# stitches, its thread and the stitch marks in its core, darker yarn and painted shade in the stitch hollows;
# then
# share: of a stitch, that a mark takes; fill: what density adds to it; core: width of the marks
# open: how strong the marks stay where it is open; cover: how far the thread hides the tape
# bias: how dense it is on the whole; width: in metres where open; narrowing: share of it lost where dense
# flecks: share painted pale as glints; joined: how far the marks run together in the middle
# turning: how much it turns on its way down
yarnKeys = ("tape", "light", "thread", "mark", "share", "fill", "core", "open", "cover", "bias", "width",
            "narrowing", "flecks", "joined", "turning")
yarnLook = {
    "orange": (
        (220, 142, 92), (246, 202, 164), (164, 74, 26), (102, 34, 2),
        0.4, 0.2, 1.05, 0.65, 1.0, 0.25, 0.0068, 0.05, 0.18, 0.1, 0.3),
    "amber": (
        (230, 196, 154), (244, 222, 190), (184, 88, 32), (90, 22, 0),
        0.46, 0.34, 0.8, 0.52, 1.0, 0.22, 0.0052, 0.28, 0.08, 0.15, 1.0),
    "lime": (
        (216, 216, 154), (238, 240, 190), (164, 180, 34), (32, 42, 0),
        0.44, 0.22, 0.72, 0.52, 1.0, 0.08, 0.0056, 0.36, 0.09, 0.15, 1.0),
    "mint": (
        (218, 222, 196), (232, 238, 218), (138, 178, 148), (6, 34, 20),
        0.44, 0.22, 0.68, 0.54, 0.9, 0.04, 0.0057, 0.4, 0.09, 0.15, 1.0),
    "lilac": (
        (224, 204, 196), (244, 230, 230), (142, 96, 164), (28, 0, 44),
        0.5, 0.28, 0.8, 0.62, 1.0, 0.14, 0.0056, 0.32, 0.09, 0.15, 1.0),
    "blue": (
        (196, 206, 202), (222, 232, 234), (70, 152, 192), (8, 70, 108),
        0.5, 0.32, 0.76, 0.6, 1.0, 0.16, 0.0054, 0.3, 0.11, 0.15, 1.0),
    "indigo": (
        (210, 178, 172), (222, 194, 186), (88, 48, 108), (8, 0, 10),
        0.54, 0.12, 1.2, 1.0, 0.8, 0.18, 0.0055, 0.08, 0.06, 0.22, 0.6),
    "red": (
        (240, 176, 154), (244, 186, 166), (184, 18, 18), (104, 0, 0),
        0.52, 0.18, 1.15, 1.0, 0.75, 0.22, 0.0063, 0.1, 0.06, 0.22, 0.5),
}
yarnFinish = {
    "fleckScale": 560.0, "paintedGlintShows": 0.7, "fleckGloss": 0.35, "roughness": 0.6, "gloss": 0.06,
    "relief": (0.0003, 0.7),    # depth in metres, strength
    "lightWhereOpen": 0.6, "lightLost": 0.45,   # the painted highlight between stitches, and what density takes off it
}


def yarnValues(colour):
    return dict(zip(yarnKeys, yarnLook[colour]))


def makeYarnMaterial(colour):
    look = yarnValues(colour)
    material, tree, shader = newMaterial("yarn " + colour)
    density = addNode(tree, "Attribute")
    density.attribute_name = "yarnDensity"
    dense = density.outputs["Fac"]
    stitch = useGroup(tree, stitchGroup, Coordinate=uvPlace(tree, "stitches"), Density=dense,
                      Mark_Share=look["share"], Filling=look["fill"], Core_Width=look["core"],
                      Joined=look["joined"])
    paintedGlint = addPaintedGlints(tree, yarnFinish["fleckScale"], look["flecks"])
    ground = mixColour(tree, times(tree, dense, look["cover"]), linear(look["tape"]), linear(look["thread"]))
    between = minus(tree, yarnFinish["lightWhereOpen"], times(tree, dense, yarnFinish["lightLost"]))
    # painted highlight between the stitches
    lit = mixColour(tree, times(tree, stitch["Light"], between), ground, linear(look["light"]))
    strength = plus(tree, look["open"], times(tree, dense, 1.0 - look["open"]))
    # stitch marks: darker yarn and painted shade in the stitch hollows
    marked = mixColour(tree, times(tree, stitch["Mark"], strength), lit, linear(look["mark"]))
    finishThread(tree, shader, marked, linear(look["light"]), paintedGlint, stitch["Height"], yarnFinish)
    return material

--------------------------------

What is asked
Transcribe every line of the data, exactly as it stands.

Exercise result
# stitches, its thread and the stitch marks in its core, darker yarn and painted shade in the stitch hollows;
# then
# share: of a stitch, that a mark takes; fill: what density adds to it; core: width of the marks
# open: how strong the marks stay where it is open; cover: how far the thread hides the tape
# bias: how dense it is on the whole; width: in metres where open; narrowing: share of it lost where dense
# flecks: share painted pale as glints; joined: how far the marks run together in the middle
# turning: how much it turns on its way down
yarnKeys = ("tape", "light", "thread", "mark", "share", "fill", "core", "open", "cover", "bias", "width",
            "narrowing", "flecks", "joined", "turning")
yarnLook = {
    "orange": (
        (220, 142, 92), (246, 202, 164), (164, 74, 26), (102, 34, 2),
        0.4, 0.2, 1.05, 0.65, 1.0, 0.25, 0.0068, 0.05, 0.18, 0.1, 0.3),
    "amber": (
        (230, 196, 154), (244, 222, 190), (184, 88, 32), (90, 22, 0),
        0.46, 0.34, 0.8, 0.52, 1.0, 0.22, 0.0052, 0.28, 0.08, 0.15, 1.0),
    "lime": (
        (216, 216, 154), (238, 240, 190), (164, 180, 34), (32, 42, 0),
        0.44, 0.22, 0.72, 0.52, 1.0, 0.08, 0.0056, 0.36, 0.09, 0.15, 1.0),
    "mint": (
        (218, 222, 196), (232, 238, 218), (138, 178, 148), (6, 34, 20),
        0.44, 0.22, 0.68, 0.54, 0.9, 0.04, 0.0057, 0.4, 0.09, 0.15, 1.0),
    "lilac": (
        (224, 204, 196), (244, 230, 230), (142, 96, 164), (28, 0, 44),
        0.5, 0.28, 0.8, 0.62, 1.0, 0.14, 0.0056, 0.32, 0.09, 0.15, 1.0),
    "blue": (
        (196, 206, 202), (222, 232, 234), (70, 152, 192), (8, 70, 108),
        0.5, 0.32, 0.76, 0.6, 1.0, 0.16, 0.0054, 0.3, 0.11, 0.15, 1.0),
    "indigo": (
        (210, 178, 172), (222, 194, 186), (88, 48, 108), (8, 0, 10),
        0.54, 0.12, 1.2, 1.0, 0.8, 0.18, 0.0055, 0.08, 0.06, 0.22, 0.6),
    "red": (
        (240, 176, 154), (244, 186, 166), (184, 18, 18), (104, 0, 0),
        0.52, 0.18, 1.15, 1.0, 0.75, 0.22, 0.0063, 0.1, 0.06, 0.22, 0.5),
}
yarnFinish = {
    "fleckScale": 560.0, "paintedGlintShows": 0.7, "fleckGloss": 0.35, "roughness": 0.6, "gloss": 0.06,
    "relief": (0.0003, 0.7),    # depth in metres, strength
    "lightWhereOpen": 0.6, "lightLost": 0.45,   # the painted highlight between stitches, and what density takes off it
}


def yarnValues(colour):
    return dict(zip(yarnKeys, yarnLook[colour]))


def makeYarnMaterial(colour):
    look = yarnValues(colour)
    material, tree, shader = newMaterial("yarn " + colour)
    density = addNode(tree, "Attribute")
    density.attribute_name = "yarnDensity"
    dense = density.outputs["Fac"]
    stitch = useGroup(tree, stitchGroup, Coordinate=uvPlace(tree, "stitches"), Density=dense,
                      Mark_Share=look["share"], Filling=look["fill"], Core_Width=look["core"],
                      Joined=look["joined"])
    paintedGlint = addPaintedGlints(tree, yarnFinish["fleckScale"], look["flecks"])
    ground = mixColour(tree, times(tree, dense, look["cover"]), linear(look["tape"]), linear(look["thread"]))
    between = minus(tree, yarnFinish["lightWhereOpen"], times(tree, dense, yarnFinish["lightLost"]))
    # painted highlight between the stitches
    lit = mixColour(tree, times(tree, stitch["Light"], between), ground, linear(look["light"]))
    strength = plus(tree, look["open"], times(tree, dense, 1.0 - look["open"]))
    # stitch marks: darker yarn and painted shade in the stitch hollows
    marked = mixColour(tree, times(tree, stitch["Mark"], strength), lit, linear(look["mark"]))
    finishThread(tree, shader, marked, linear(look["light"]), paintedGlint, stitch["Height"], yarnFinish)
    return material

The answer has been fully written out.